I will send the letter along from Arnold Smith's daughter. There is a problem with the letter inasmuch as it stops at page 6. Somehow I must have misplaced the rest of the letter during several moves over the last 20 years. It's possible that I still have the missing pages among my effects. I intend to go through those effects over the next couple of months. If I find the missing pages, I'll pass them along to you. Nonetheless, I think you will find the six extant pages of great interest.
The documents of Frank Smith and his wife, Nell, are in a trunk at my sister's house in Peterborough, Ontario. I can no longer recall exactly what I have, but I will ask my sister to fish out all the documents pertaining to the Smiths and send them to me. When I have them, I'll pass them on to you.
I notice looking at a map of the mountain side of the island that there is an area referred to now as Mill Farm Park (or something like that). The Mill Farm designation, you may know, comes from Frank and Nell's place. The Smith brothers, Frank particularly, was intellectual and an inventor. (He was also a Rosicrucian.) At the back of the place, on the stream right at the bottom of the meadow, there was a giant water wheel of wood that Frank built along with his brothers. The wheel was not working and somewhat wrecked when I lived there, but that is the wheel that gave Frank and Nell's place the name of "Mill Farm."
When I was living at Frank and Nell's place, I was very much into photography and post cards, so I took a picture of their 3-room cabin and made a post card of it--about 250 of them as I recall. I have one left, which I will gladly send you if you want it. If you do want it, I ask only that if you ever publish it, either in print or online, that you credit me. The year of the photo is 1976. Through the Saltspring grapevine, I heard about a year after I left (1980) that the cabin burnt down, so this post card may be the only surviving image of their cabin. I was going to pass the card on to my son, but I think it's better that it be with the Saltspring Archives. I wrote a note to my son that is on the back of the card. You will see in the note that it refers to a "card below". This was another post card that was in the album of photos for my son. That photo was not of Saltspring. Unfortunately, I wrote on the front of the card in the margin a note to my son to look on the message side for the explanation of what/where the cabin is and how I got there. I wish that I had not written on the outside of the card, but too late now. I also have a number of other photographs of Mill Farm and the wheel. I'll send all these along to you sometime soon.

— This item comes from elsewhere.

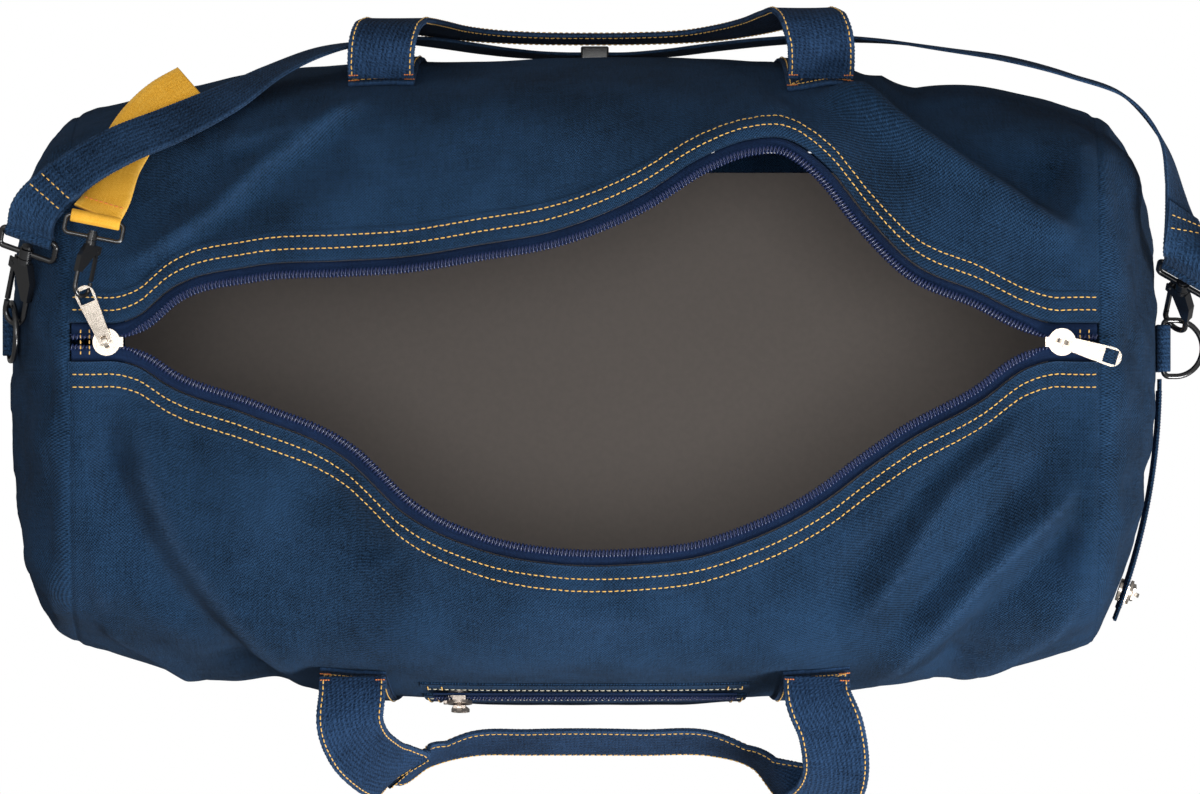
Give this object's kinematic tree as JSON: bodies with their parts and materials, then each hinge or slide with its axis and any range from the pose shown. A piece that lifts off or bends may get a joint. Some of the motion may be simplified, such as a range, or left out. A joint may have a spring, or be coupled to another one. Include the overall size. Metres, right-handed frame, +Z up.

You may know that there is a big house on the side of the island where I lived, not a cabin but a very big finished house built in the 20s, I think. but I couldn't swear to the construction date. It's right down near the narrows slightly north of Musgrave Landing at the very end of the mountain road. I was in the house once. When I lived on the mountain, the house was owned by some Americans from Seattle who were involved in the U.S. military industry, which always made them very suspiciouis to me as this was the time toward the end of the Vietnam War and so I couldn't help but think that they were war profiteers. I remember two of them quite well, two brothers, and the wife of one of them, with whom I used to go riding and show her the back trails (the old logging roads) all over "my" side of the mountain. And yes I did have a horse when I lived up there.
The reason I mention that house is I knew slightly the daughter of the man and woman who owned the house in the late forties and fifties. Her name, I believe, was Cleo and her father's name was Miles. I can't recall their last name. They were British. He had served in the war as a major. He and his wife and kids emigrated to Canada in 1946 or thereabouts. He wrote a book about his life that was published and he talks about living on the remote side of the island. They had a launch to go back and forth across the narrows. I had a copy of that book, and probably still do. I think it must be with my sister in Peterborough. Are you familair with the book? If not, and you don't have a copy, I'll send that along when I find it.
Must run. Have a million thing to do today.